How to Sell a Business

John Morelli

Written by

Business Attorney - Voorhees, NJ

Contributor Level 11

Posted about 5 years ago. 4 helpful votes



The Sale Price

Determining an appropriate sale price is the first step. The valuation of a business is a difficult thing, but you must be sure to take into account all aspects of the business. Does it own equipment? Does it have ongoing relationships and contracts that can be transferred? Are there permits that can be transferred? What about the inventory of the business? All businesses have good will, equipment, and other items that give it value. An accountant can review the items that will be transferred, the cash flow and earning ability of the business and help determine a value. A business broker can also help set a reasonable and appropriate price.


How will the price be paid?

Determining how the price will be paid may be a function of whether there are any liens against the business that must be repaid.
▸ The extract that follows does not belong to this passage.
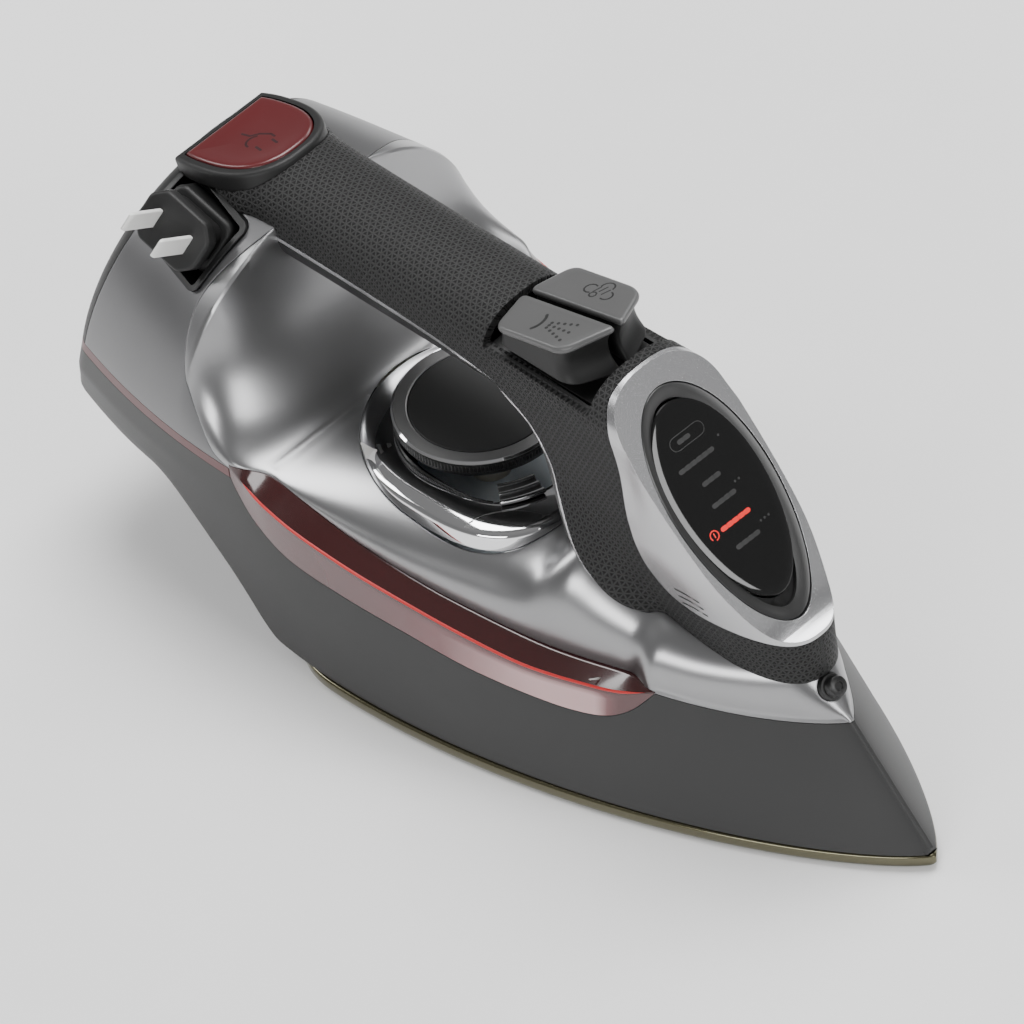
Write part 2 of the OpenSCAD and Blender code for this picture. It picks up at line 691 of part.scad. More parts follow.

If there are outstanding loans that must be repaid, they must be taken into account first. Will the Lender allow those loans to be assumed. You must also make a determination as to whether you wish to hold a promissory note for any future payment of the purchase price. Depending upon the sale price, can the Buyer get his or her own financing for the purchase price or is it necessary for the Seller to assist in that financing. If the Seller will hold a Note against the purchase price, make sure that the Seller has security, either a personal guarantee, or against the assets of the business to insure payment.


Are you selling assets of the business or the stock?

Many businesses are held in the corporate form or in the form of a limited liability company. If the business is held in such a form, the stock of the corporation or the ownership shares of the LLC can be transferred. There are tax consequences which should be discussed with an accountant, however the Buyer may not want to buy the entire business, just the assets. Buying the stock or membership shares may result in the Buyer assuming the "liabilities" of the business while just purchasing assets does not transfer liabilities to the Buyer.



Before allowing any potential Buyer to look over the books and records of the business, you should have a Confidentiality Agreement in place The Buyer should agree that he or she will not disclose anything about your business to the outside world or use any information gained in reviewing your business for their own purposes including stealing any of your business methods or secrets.


Get it in Writing

If you agree on a price with the potential Buyer and the terms of the sale, it is most important to get it in writing. An agreement of sale is a must before going any further. The buyer can sign such an agreement and still examine all of the books and records of the business in order to decide whether or not to buy it, but get an agreement of what the terms are before going further. Never let the buyer take over and operate the business for any reason without a written agreement in place.


What should be in the Agreement?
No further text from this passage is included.